Emergenza casa, serve una risposta

Il co-housing nasce a Copenhagen come forma di residenzialità, con spazi comuni destinati all’utilizzo collettivo. Ma qual è lo scenario italiano in tema di abitare?

di Mariarosaria Petti

Un milione e 708 mila famiglie italiane si trova attualmente senza una casa. È la stima di Federcasa e Nomisma, resa nota a inizio 2018. Una ferita che continua a sanguinare, diretta conseguenza di una crisi generale: meno dieci punti di Pil e 2 milioni di posti di lavoro persi significano più povertà e debiti e meno consumi. Il prezzo degli affitti è aumentato rispetto all’inizio del millennio, quando la metà della popolazione spendeva per i canoni di locazione non più del 20% del reddito annuo, contro il 75% dell’attuale. Le lunghe liste d’attese per un alloggio popolare e le occupazioni abusive rischiano di inasprire sempre di più una situazione già drammatica, intorno alla quale si polarizzano le disuguaglianze sociali: i più abbienti con seconde e terze case. I “nuovi” poveri senza un tetto sulla testa. L’emergenza casa si colloca in questo scenario.

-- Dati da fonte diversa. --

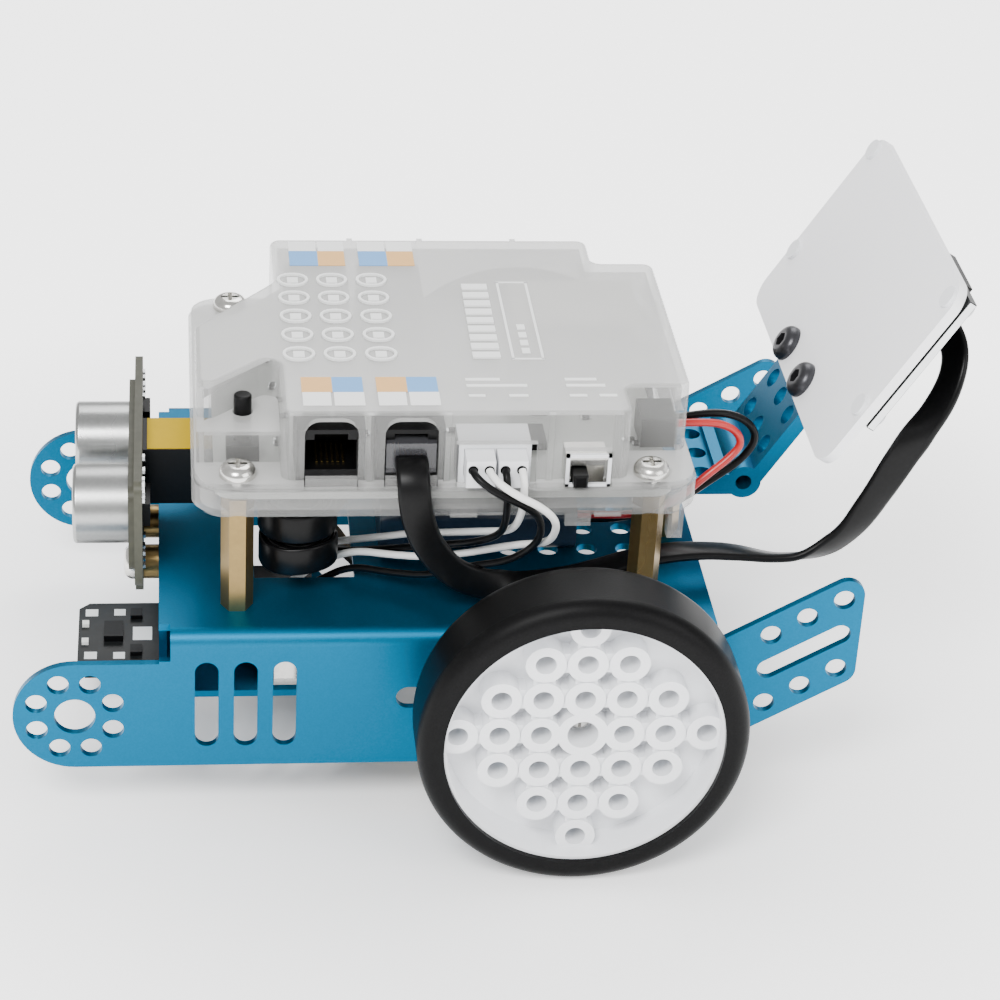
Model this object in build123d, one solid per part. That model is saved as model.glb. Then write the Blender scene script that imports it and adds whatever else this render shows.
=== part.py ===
from build123d import *
import math
import os

# Two wheel robot car. Millimetres, +Z up, floor at Z 0, front of the car towards -X.
# The parts are drawn with the wheel axle over X 0 and are moved by AXLE_X when written, so that
# the origin lies on the floor below the middle of the whole car.
AXLE_X = 13.475

# wheels and drive
AXLE_Z = 32.0
TYRE_R = 32.0
TYRE_W = 16.0
HUB_R = 28.0
WHEEL_OUT_Y = 72.3
WHEEL_IN_Y = WHEEL_OUT_Y - TYRE_W
HEAD_Y = 62.9                   # outer face of the wheel screw's head
STEM_IN_Y = 51.0                # inner end of the hub's stem on the shaft
PITCH = 8.0                     # grid of every row of holes on the kit
BOSS_R = 3.9
BOSS_HOLE_R = 2.0
SHAFT_R = 2.7
SHAFT_FLAT = 3.7

# folded chassis
SHEET = 1.5
SIDE_Y = 46.7
TOP_Z = 42.0
BOTTOM_Z = 11.4
FRONT_X = -80.4
REAR_X = 29.0
BEND_R = 3.0
EAR_X = -96.8
EAR_R = 12.0
EAR_Z = BOTTOM_Z + EAR_R
M4_HOLE_R = 2.1
WING_RISE = 4.0                 # height gained per hole along a wing
WING_STEP = 6.93                # distance gained per hole along a wing
WING_X = 39.5
WING_TOP_Z = 40.5
WING_LOW_Z = 24.5
FRONT_SHELF_Z = 12.2
FRONT_SHELF_X = -45.0

# gear motors
GEARBOX_OUT_Y = SIDE_Y - SHEET - 0.1
GEARBOX_W = 18.8
GEARBOX_H = 14.4
GEARBOX_FRONT_X = -26.0
GEARBOX_REAR_X = 11.0
GEARBOX_WALL = 1.4
GEARBOX_MID_Y = GEARBOX_OUT_Y - GEARBOX_W / 2
CAN_R = 8.2
CAN_FRONT_X = -52.0
GEAR_R = 5.4                    # output gear, crown wheel, small gear and pinion
CROWN_R = 4.9
SMALL_GEAR_R = 2.6
PINION_R = 1.9
CROWN_X = -(GEAR_R + SMALL_GEAR_R + 0.1)
MOTOR_BOLT_X = -21.0
MOTOR_BOLT_DZ = 4.6

# spacers and controller case
POST_X = (-65.2, 14.8)
POST_Y = 35.5
POST_TOP_Z = 67.0
POST_AF = 5.5
BOARD_T = 1.6
CASE_FRONT_X = -74.0
CASE_REAR_X = 24.0
CASE_Y = 40.0
TRAY_Z = 63.5
RIM_Z = 69.8
FLANGE_Z = 71.3
LID_TOP_Z = 86.0
LID_WALL = 1.5
LID_Y = 38.0
NOSE_X = -73.0
POCKET_FRONT_X = -57.0
POCKET_REAR_X = 10.0
LID_REAR_X = 22.8
PORT_X = (-47.5, -32.2)
PORT_W = 10.3
PORT_Z = (72.4, 84.0)
JACK = (13.2, 15.0, 12.5)       # modular jack: width, depth, height
MOTOR_PLUG_X = (-19.1, -12.9)
BUTTON = (-64.0, -22.7, 78.0)

# front sensors
SONAR_X = -83.5
SONAR_Z = 51.8
SONAR_DY = 13.0
SONAR_CAN_R = 8.0
SONAR_CAN_L = 11.0
SONAR_BOLT_Z = 35.0
LINE_Z = FRONT_SHELF_Z
LINE_JACK_X = -48.5
BALL_R = 5.0
BALL_X = -67.0
CASTER_BOLT_Y = 9.0

# rear bracket and tilted light panel
TILT = 58.0
BRACKET_Y = 12.0
BRACKET_T = 3.0
KNUCKLE_X = 38.5
KNUCKLE_Z = 55.2
PANEL_Y = 37.5
PANEL_LEN = 45.0
PANEL_START = 20.0
PANEL_T = 2.0
PANEL_BOARD_T = 1.6
PANEL_GAP = 0.4

# battery pack between the posts
BATTERY = (-36.0, 4.0, -17.0, 25.0, TOP_Z, 52.0)

# cables: radius of each tube, and the routes as points of their centre lines
RIBBON_R = 1.5
WIRE_R = 0.75
LEAD_R = 0.8
PANEL_ROUTE = [(-32.2, -37.6, 75.7), (-32.2, -42.4, 75.5), (-31.6, -44.4, 67.6), (-28.6, -42.6, 58.4),
               (-21.5, -39.0, 49.0), (-10.5, -34.8, 44.6), (2.5, -31.6, 45.2), (17.0, -28.4, 48.4),
               (32.0, -26.8, 48.3), (46.5, -27.6, 45.8), (56.5, -28.4, 51.2), (62.0, -28.8, 61.8),
               (67.0, -29.2, 73.2), (73.2, -28.6, 83.4), (75.8, -24.6, 91.2), (74.4, -17.8, 94.2),
               (73.8, -9.8, 94.5)]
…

Sono stati sperimentati diversi modelli di co-housing, fino al felice incontro tra la proposta residenziale innovativa e il mondo delle fragilità sociali.

Una casa per tutti. Il diritto all’abitazione è sancito dalla Dichiarazione Universale dei Diritti dell’Uomo, un baluardo per la dignità umana. La casa è ciò che dà forma all’identità della persona, il luogo sicuro dove scrivere la propria biografia. Una risposta all’emergenza abitativa potrebbe essere quella del co-housing, termine con cui si indica un insediamento abitativo composto da alloggi privati, corredato da ampi spazi comuni destinati all’uso collettivo e alla condivisione tra i co-residenti. Il primo esperimento moderno di co-housing può essere considerato il palazzo realizzato da Otto Fick nel 1903 a Copenhagen e chiamato Fick’s Collective. L’edificio aveva una sola cucina centrale alla quale potevano accedere tutti gli appartamenti. Da allora sono stati sperimentati diversi modelli di co-housing, fino al felice incontro tra la proposta residenziale innovativa e il mondo delle fragilità sociali. Si può definire co-housing sociale puro la libera scelta come stile di vita di quei residenti che abitano in appartamento da soli o con altre persone (massimo 2-3) e condividono spazi comuni. Si tratta invece di un co-housing mediato quando i residenti vivono una situazione di fragilità e necessitano di un supporto sociale. Il percorso, in questi casi, è piuttosto lungo (1 anno circa) e solo dopo l’acquisizione di autonomia, i co-residenti possono andare a vivere da soli. L’housing sociale è la residenzialità in appartamenti messi a disposizione con un supporto assistenziale leggero e per un tempo medio-lungo, durante il quale le persone acquisiscono competenze (incubatore) da riproporre in futuro.